With indirect lighting the light source is not seen directly. Rather, an interior space is illuminated by reflecting source light from interior wall surfaces. The result is a more even distribution of light and a reduction in contrast brightness that can produce glare. Because of this quality indirect lighting has become particularly advantageous in the open office environment where video display terminals (VDTs) are now prevalent and where uncomfortable glare on VDT screens produced by contrast brightness leads to operator fatigue and, some now believe, long term health problems.
A disadvantage of indirect lighting is that it tends to produce a dull lighting environment, sometimes called a "cloudy day effect." The dullness often associated with indirect lighting has heretofore been overcome by providing indirect lighting fixtures with visible lens elements that capture a portion of the source light and direct some of this light into normal viewing angles for the fixture, that is, angles below the plane of the fixture at which the fixture would be in the line of sight of persons within the illuminated space. The lens' visibility gives the observer a perception of source brightness and consequently the psychological advantage of being able to visually locate the light source.
But the effective use of such lens elements depends on the ability of the lighting designer to control the level of brightness and brightness uniformity on the observable lens surface. The desired result is a low brightness lens that provides just a hint of source indicative brightness to the observer, yet avoids the discomfort of excessive brightness and glare producing contrast brightness normally associated with direct lighting. Previously, lens brightness control has been achieved by designing lens prisms to direct a small amount of light only into normal viewing angles as disclosed in U.S. Pat. No. 4,390,930. Another patent, U.S. Pat. No. 4,698,734, discloses a special prismatic lens design that reduces troublesome hot spots, that is, small areas of intense brightness, that tend to appear on the faces of individual prisms at particular viewing angles.
However, lens design alone has proven inadequate to achieve acceptable lens brightness control and suppression of hot spots in all situations. This is particularly the case with lighting fixtures that use compact, high intensity fluorescent lamps, such as the Biax lamp manufactured by General Electric Company. Such lamps emit a large amount of light from a relatively small surface area as compared to more conventional fluorescent tubes, therefore making it difficult to control lens brightness by means of prism design. This problem is discussed in U.S. Pat. No. 4,939,627, which discloses to produce source brightness in a lens element by means of light reflected from surrounding ceiling or wall surfaces, referred to as a "secondary light source", rather than light received directly from the fluorescent lamp itself. Inducing lens brightness from such a secondary source of light eliminates hot spots and will generally produce greater uniformity in lens brightness. Nonetheless, such an approach has a distinct disadvantage: the brightness induced in the lens will be determined by the mounting environment for the lighting fixture and consequently will be difficult to predict. More specifically, the mounting or suspension distances for the lighting fixture will have a substantial effect on the lens brightness, as will the reflectivity of the surface which acts as the secondary source for the lens. For example, a fixture suspended very close to a ceiling having a highly reflective surface might produce a lens brightness that is uncomfortably high, while on the other hand a fixture suspended or mounted well below the ceiling surface, particularly one that has a low reflectivity, may produce no perceptible brightness at all. Thus, the indirect lighting fixture disclosed in U.S. Pat. No. 4,939,627 is not well adapted to a wide variety of installation environments. In particular, it is not well adapted to low mounting heights such as would be the case with an indirect fixture mounted slightly above eye level to an office furniture system.
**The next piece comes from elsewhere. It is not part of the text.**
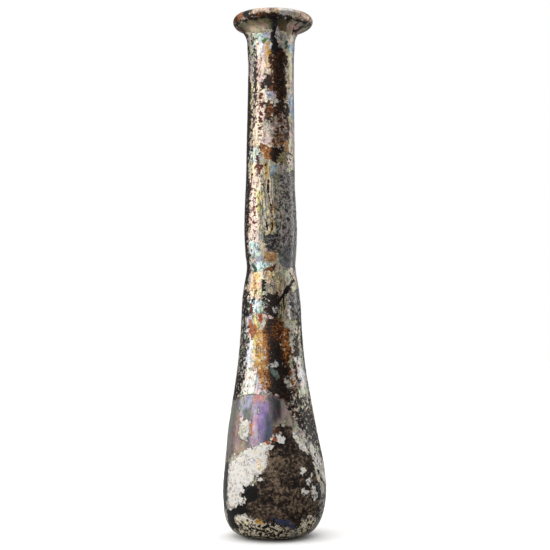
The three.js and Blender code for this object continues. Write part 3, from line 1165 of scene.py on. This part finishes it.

Another disadvantage of the lens brightness control technique of U.S. Pat. No. 4,939,627 is that patterns, such as ceiling tile patterns, on ceiling or wall surfaces behind the fixture tend to be reflected through the lens. The result is that at certain viewing angles the lens will exhibit distinct shadow areas corresponding to these surface patterns. Also, the brightness of portions of the lens may vary depending on the angle at which the lens is viewed due to variations of brightness on the wall or ceiling surface. For example, in a suspended linear lighting fixture having linear lens elements extending the length of the fixture, the brightness of the ends of the lenses may diminish or become shadowy when viewed from a side angle due to the fact that the light pattern on the ceiling falls off rapidly beyond the ends of the fixture.
Thus, while the lens brightness control technique disclosed in U.S. Pat. No. 4,939,627 gives the designer the ability to achieve desired low brightness levels without hot spots on the lens using either conventional or compact high density fluorescent lamps, the problem of achieving desired brightness levels in varied mounting environments still exist as does the problem of achieving uniform brightness under all conditions and at a wide variety of viewing angles for the fixture.
The present invention overcomes the disadvantages of the indirect lighting fixture and system disclosed in U.S. Pat. No. 4,939,627 by providing a novel optical system that induces uniform low brightness in the lens elements of a lensed indirect lighting fixture, and does so in a way that is substantially unaffected by the fixture's mounting environment or the fixture's proximity to interior wall or ceiling surfaces. The invention permits the designer to easily establish any desired brightness level in the lens so the fixture can be adapted to a wide variety of architectural lighting environments. Additionally, in accordance with the invention, lens brightness can be made to be adjustable within the fixture such that brightness adjustments can be made after a fixture is installed. The fixture may be particularly adapted for use at low mounting heights such as on office furniture partitions where the intensity of ceiling reflected light is greatly diminished.